### What you will do
Set down, in full, every record in the block.

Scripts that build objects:
★ ★ ★ ★

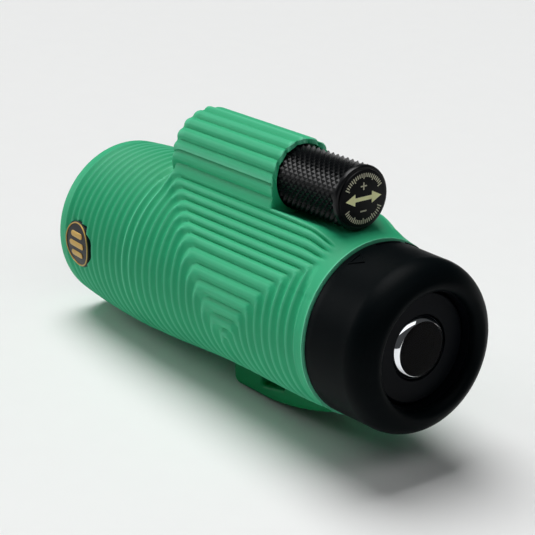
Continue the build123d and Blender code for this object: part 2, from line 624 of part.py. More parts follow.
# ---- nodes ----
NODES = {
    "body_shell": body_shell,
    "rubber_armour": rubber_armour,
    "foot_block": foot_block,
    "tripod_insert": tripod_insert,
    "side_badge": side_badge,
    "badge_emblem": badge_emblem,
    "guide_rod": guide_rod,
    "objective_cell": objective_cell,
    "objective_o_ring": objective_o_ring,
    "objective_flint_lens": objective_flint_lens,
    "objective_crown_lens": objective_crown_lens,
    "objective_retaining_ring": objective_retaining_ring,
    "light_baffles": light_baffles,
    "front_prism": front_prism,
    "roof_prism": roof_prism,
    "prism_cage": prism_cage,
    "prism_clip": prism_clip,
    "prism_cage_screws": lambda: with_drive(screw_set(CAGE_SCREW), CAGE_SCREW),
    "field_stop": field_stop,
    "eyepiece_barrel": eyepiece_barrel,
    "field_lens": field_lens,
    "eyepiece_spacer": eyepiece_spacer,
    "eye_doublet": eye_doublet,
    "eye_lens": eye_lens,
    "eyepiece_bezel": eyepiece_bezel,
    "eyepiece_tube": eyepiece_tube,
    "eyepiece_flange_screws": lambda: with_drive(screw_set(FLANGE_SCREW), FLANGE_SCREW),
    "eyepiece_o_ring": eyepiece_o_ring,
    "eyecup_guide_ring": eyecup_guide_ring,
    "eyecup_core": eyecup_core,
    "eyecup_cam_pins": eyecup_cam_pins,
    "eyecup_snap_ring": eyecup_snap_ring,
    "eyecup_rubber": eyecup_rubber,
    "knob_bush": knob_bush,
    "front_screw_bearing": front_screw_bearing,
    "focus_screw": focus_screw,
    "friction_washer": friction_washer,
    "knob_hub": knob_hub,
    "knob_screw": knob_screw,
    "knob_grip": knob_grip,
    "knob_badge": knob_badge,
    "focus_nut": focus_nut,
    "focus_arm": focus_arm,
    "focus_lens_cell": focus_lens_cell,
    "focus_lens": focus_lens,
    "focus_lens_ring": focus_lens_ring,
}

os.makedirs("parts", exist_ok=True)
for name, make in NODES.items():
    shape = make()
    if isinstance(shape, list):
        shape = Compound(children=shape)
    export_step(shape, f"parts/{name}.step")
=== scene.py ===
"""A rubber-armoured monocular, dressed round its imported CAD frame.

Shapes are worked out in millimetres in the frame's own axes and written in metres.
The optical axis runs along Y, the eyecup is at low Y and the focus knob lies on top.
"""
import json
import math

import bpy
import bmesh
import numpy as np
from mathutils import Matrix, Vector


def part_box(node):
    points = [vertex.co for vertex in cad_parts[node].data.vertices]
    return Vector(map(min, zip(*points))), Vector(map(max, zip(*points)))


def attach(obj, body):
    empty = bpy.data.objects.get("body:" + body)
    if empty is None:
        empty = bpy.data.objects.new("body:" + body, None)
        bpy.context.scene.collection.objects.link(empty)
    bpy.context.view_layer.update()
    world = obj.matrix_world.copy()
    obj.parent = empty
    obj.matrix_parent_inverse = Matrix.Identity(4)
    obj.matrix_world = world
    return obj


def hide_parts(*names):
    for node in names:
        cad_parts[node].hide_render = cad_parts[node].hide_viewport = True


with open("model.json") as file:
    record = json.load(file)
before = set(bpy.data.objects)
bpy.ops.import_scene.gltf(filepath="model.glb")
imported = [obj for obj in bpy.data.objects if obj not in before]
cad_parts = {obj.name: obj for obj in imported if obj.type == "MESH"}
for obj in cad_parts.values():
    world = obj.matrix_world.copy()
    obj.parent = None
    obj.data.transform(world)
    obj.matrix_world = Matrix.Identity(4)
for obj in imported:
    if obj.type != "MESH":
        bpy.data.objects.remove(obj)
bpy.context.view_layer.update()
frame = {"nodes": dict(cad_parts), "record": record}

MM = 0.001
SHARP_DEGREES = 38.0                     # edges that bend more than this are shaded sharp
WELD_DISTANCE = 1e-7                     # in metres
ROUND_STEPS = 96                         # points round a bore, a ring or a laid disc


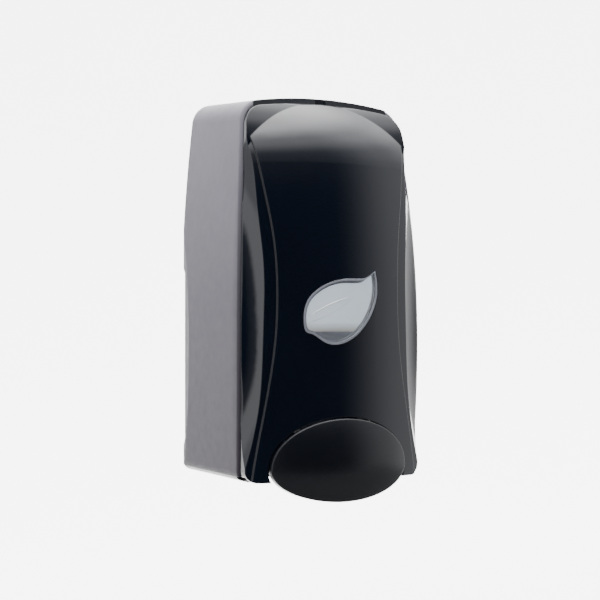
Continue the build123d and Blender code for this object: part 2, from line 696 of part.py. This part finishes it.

★ ★ ★ ★

### Result for this exercise
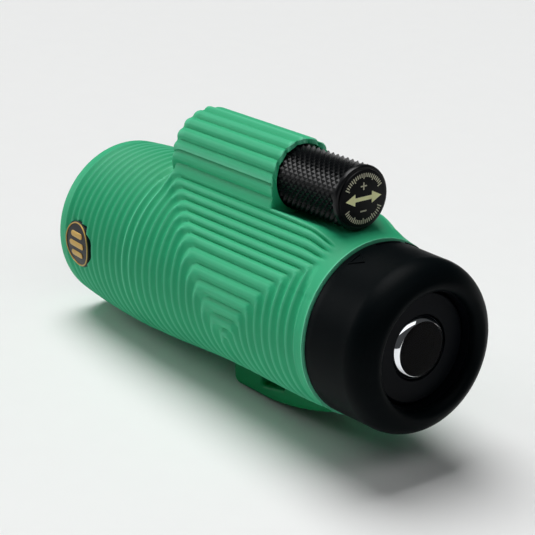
Continue the build123d and Blender code for this object: part 2, from line 624 of part.py. More parts follow.
# ---- nodes ----
NODES = {
    "body_shell": body_shell,
    "rubber_armour": rubber_armour,
    "foot_block": foot_block,
    "tripod_insert": tripod_insert,
    "side_badge": side_badge,
    "badge_emblem": badge_emblem,
    "guide_rod": guide_rod,
    "objective_cell": objective_cell,
    "objective_o_ring": objective_o_ring,
    "objective_flint_lens": objective_flint_lens,
    "objective_crown_lens": objective_crown_lens,
    "objective_retaining_ring": objective_retaining_ring,
    "light_baffles": light_baffles,
    "front_prism": front_prism,
    "roof_prism": roof_prism,
    "prism_cage": prism_cage,
    "prism_clip": prism_clip,
    "prism_cage_screws": lambda: with_drive(screw_set(CAGE_SCREW), CAGE_SCREW),
    "field_stop": field_stop,
    "eyepiece_barrel": eyepiece_barrel,
    "field_lens": field_lens,
    "eyepiece_spacer": eyepiece_spacer,
    "eye_doublet": eye_doublet,
    "eye_lens": eye_lens,
    "eyepiece_bezel": eyepiece_bezel,
    "eyepiece_tube": eyepiece_tube,
    "eyepiece_flange_screws": lambda: with_drive(screw_set(FLANGE_SCREW), FLANGE_SCREW),
    "eyepiece_o_ring": eyepiece_o_ring,
    "eyecup_guide_ring": eyecup_guide_ring,
    "eyecup_core": eyecup_core,
    "eyecup_cam_pins": eyecup_cam_pins,
    "eyecup_snap_ring": eyecup_snap_ring,
    "eyecup_rubber": eyecup_rubber,
    "knob_bush": knob_bush,
    "front_screw_bearing": front_screw_bearing,
    "focus_screw": focus_screw,
    "friction_washer": friction_washer,
    "knob_hub": knob_hub,
    "knob_screw": knob_screw,
    "knob_grip": knob_grip,
    "knob_badge": knob_badge,
    "focus_nut": focus_nut,
    "focus_arm": focus_arm,
    "focus_lens_cell": focus_lens_cell,
    "focus_lens": focus_lens,
    "focus_lens_ring": focus_lens_ring,
}

os.makedirs("parts", exist_ok=True)
for name, make in NODES.items():
    shape = make()
    if isinstance(shape, list):
        shape = Compound(children=shape)
    export_step(shape, f"parts/{name}.step")
=== scene.py ===
"""A rubber-armoured monocular, dressed round its imported CAD frame.

Shapes are worked out in millimetres in the frame's own axes and written in metres.
The optical axis runs along Y, the eyecup is at low Y and the focus knob lies on top.
"""
import json
import math

import bpy
import bmesh
import numpy as np
from mathutils import Matrix, Vector


def part_box(node):
    points = [vertex.co for vertex in cad_parts[node].data.vertices]
    return Vector(map(min, zip(*points))), Vector(map(max, zip(*points)))


def attach(obj, body):
    empty = bpy.data.objects.get("body:" + body)
    if empty is None:
        empty = bpy.data.objects.new("body:" + body, None)
        bpy.context.scene.collection.objects.link(empty)
    bpy.context.view_layer.update()
    world = obj.matrix_world.copy()
    obj.parent = empty
    obj.matrix_parent_inverse = Matrix.Identity(4)
    obj.matrix_world = world
    return obj


def hide_parts(*names):
    for node in names:
        cad_parts[node].hide_render = cad_parts[node].hide_viewport = True


with open("model.json") as file:
    record = json.load(file)
before = set(bpy.data.objects)
bpy.ops.import_scene.gltf(filepath="model.glb")
imported = [obj for obj in bpy.data.objects if obj not in before]
cad_parts = {obj.name: obj for obj in imported if obj.type == "MESH"}
for obj in cad_parts.values():
    world = obj.matrix_world.copy()
    obj.parent = None
    obj.data.transform(world)
    obj.matrix_world = Matrix.Identity(4)
for obj in imported:
    if obj.type != "MESH":
        bpy.data.objects.remove(obj)
bpy.context.view_layer.update()
frame = {"nodes": dict(cad_parts), "record": record}

MM = 0.001
SHARP_DEGREES = 38.0                     # edges that bend more than this are shaded sharp
WELD_DISTANCE = 1e-7                     # in metres
ROUND_STEPS = 96                         # points round a bore, a ring or a laid disc


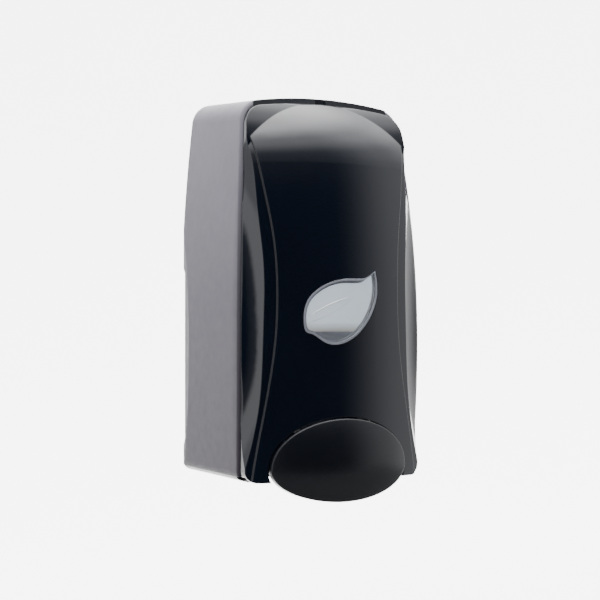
Continue the build123d and Blender code for this object: part 2, from line 696 of part.py. This part finishes it.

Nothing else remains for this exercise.